The Rise of Kubernetes
First released in 2014, Kubernetes is an open-source container orchestration tool that can automatically scale, distribute, and manage fault-tolerance on containers. Originally created by Google and then donated to Cloud Native Computing Foundation, Kubernetes is widely used in production environments to handle Docker containers and other container tools in a fault-tolerant manner. As an open-source product, it is available on various platforms and systems. Google Cloud, Microsoft Azure, and Amazon AWS offer official support for Kubernetes, so configuration changes to the cluster itself are not necessary.
The popularity of Kubernetes has steadily increased, with more than four major releases in 2017. K8s also was the most discussed project in GitHub during 2017 and was the project with the second most reviews.
Why Kubernetes?
The Docker adoption is still growing exponentially as more and more companies have started using it in production. It is important to use an orchestration platform to scale and manage your containers.

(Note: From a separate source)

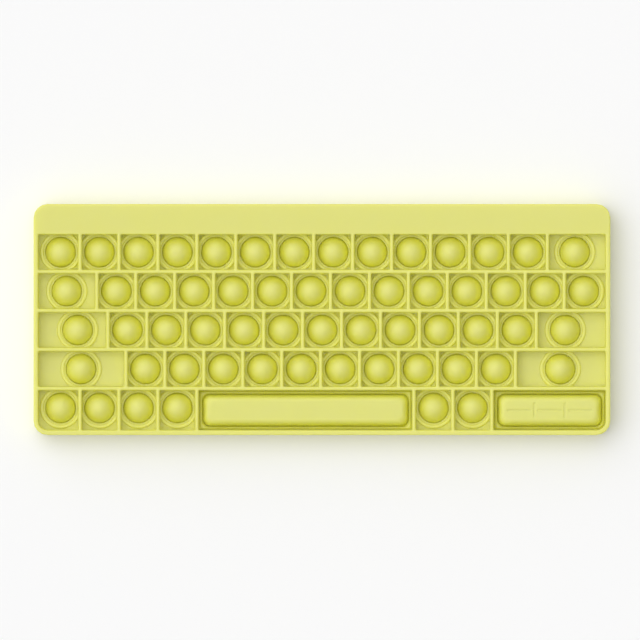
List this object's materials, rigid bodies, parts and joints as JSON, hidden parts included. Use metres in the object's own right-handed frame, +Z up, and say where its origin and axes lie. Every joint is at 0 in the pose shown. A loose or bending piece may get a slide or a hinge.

Imagine a situation where you have been using Docker for a little while, and have deployed on a few different servers. Your application starts getting massive traffic, and you need to scale up fast; how will you go from 3 servers to 40 servers that you may require? And how will you decide which container should go where? How would you monitor all these containers and make sure they are restarted if they die? This is where Kubernetes comes in.
Overview benefits
- Container orchestration
- Great for multi-cloud adoption
- Deploy and update applications at scale for faster time-to-market
- Better management of your applications
- You can use it to deploy your services, to roll out new releases without downtime, and to scale (or de-scale) those services.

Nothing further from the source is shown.